California Department of Corrections officers are not worthy of workplace safety rules according to the state’s workplace safety agency. At a March 21 meeting, the state board overseeing workplace safety standards was primed to approve regulations to protect workers from heat. Shortly before the start of the meeting, however, officials from the state’s Finance Department, which must sign off on new workplace rules, intervened. They raised concerns about the costs that California prisons would incur trying to adhere to the new rules, saying the price tag for cooling correctional facilities could run “in the neighborhood of billions of dollars.”
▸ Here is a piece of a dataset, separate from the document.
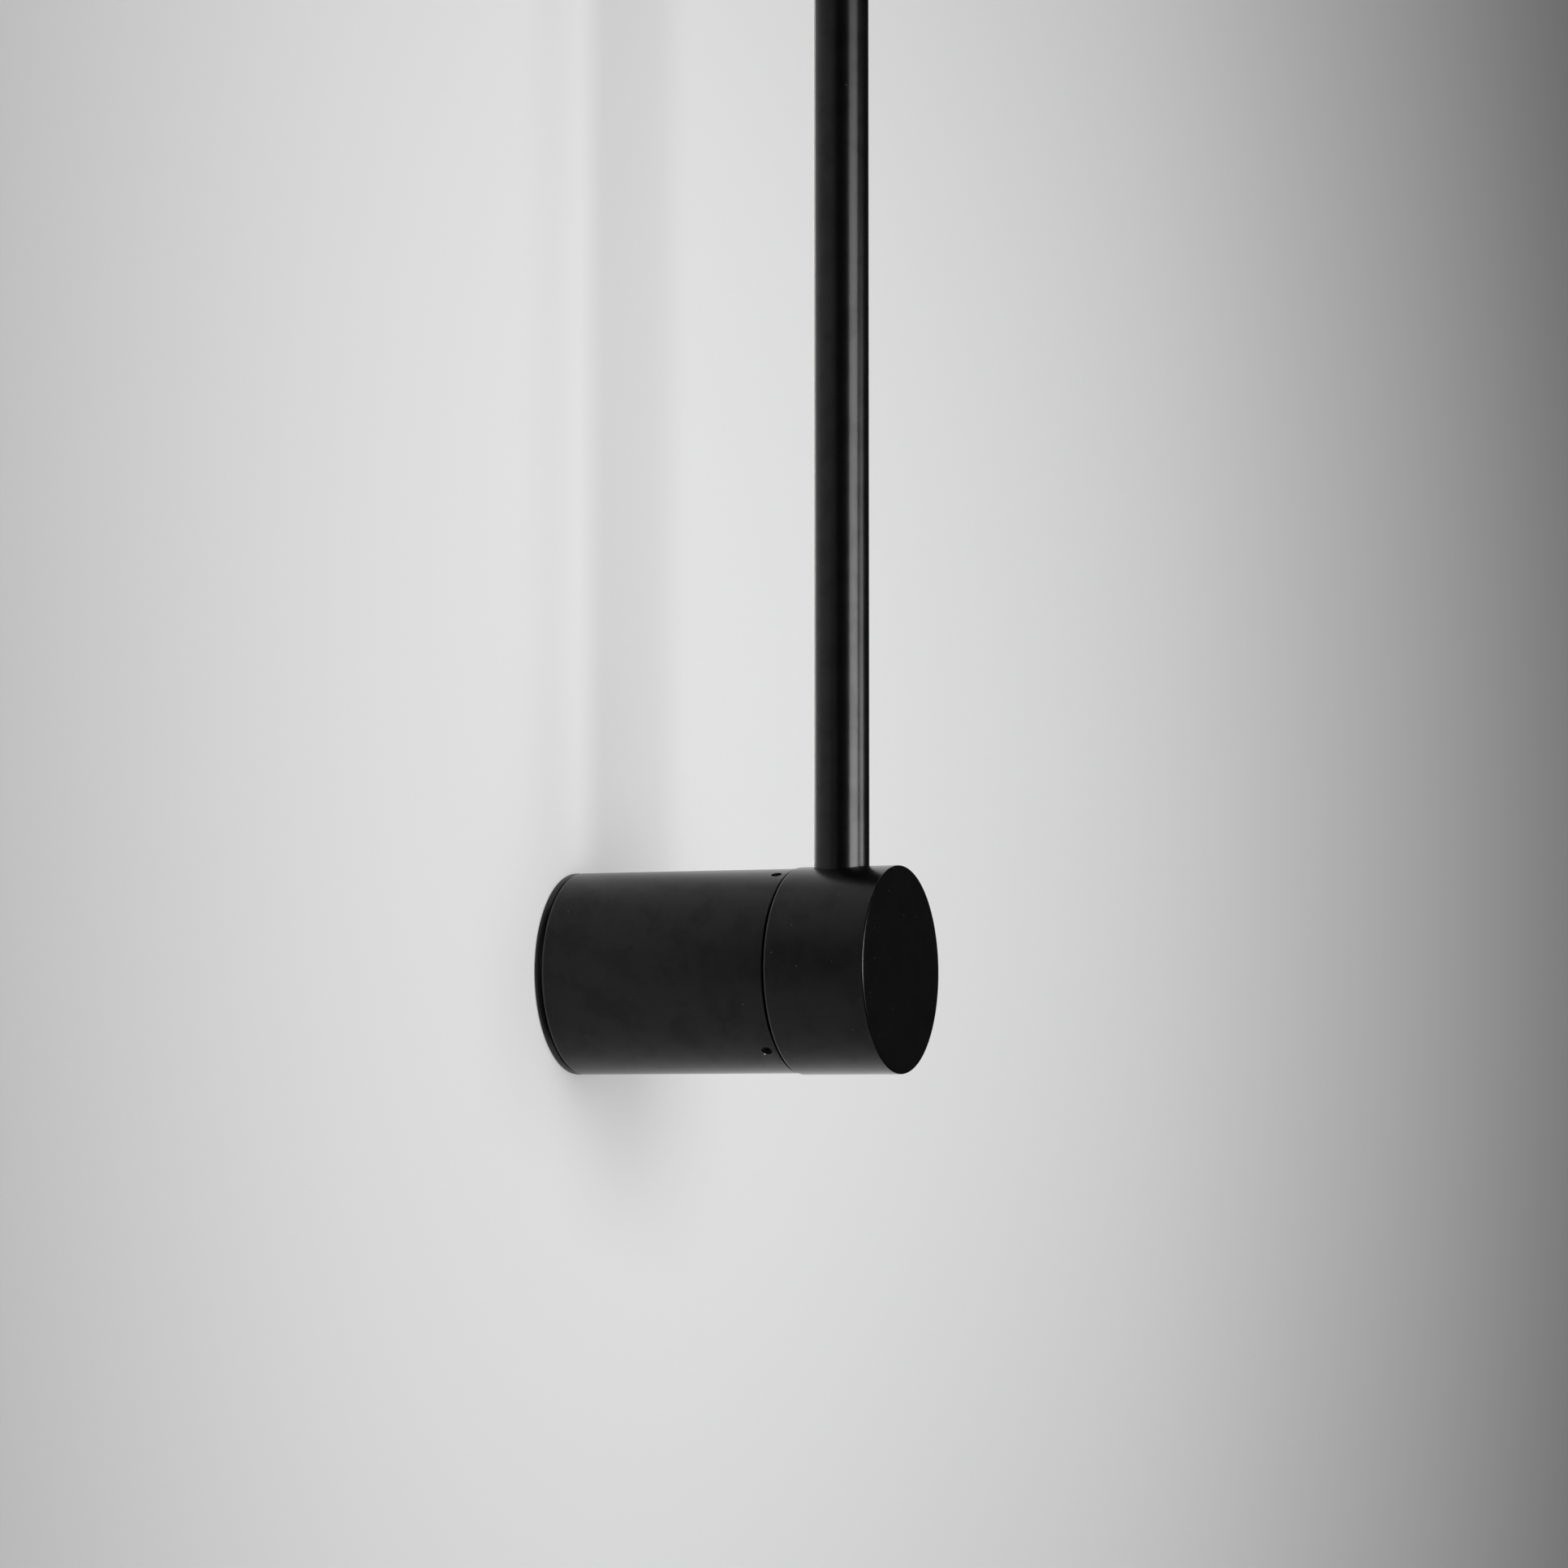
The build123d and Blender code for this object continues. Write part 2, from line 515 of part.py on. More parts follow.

Now, California’s Division of Occupational Safety and Health, or Cal/OSHA, said it will revise the proposed indoor heat rule to exclude state and local correctional facilities. The announcement that correctional facilities will be carved out from the rule was made by the agency’s standards board Thursday and came amid considerable pressure from labor groups to get protections in place for their members.
Under the proposed indoor heat rule, employers would have to provide cooling areas and monitor workers taking breaks to cool down for signs of heat illness when temperatures inside reach or surpass 82 degrees. There are protections in place for prisoners already when the temperature reaches 90 degrees or above, but no regulations are in place to protect correctional workers.
Often correctional officers are forced to work 8 to 16 hours in over 100 degree heat, with no consideration or plans for their safety.
Every year correctional officers suffer from heat-related emergencies, but no efforts have been made to protect these state workers. Regular under-reported inmate assaults, constant stresses from inmates and management are just some of the other things correctional officers must face daily. There was hope some mitigation for the heat issue would arrive, but correctional officers are not important workers according to many state agencies.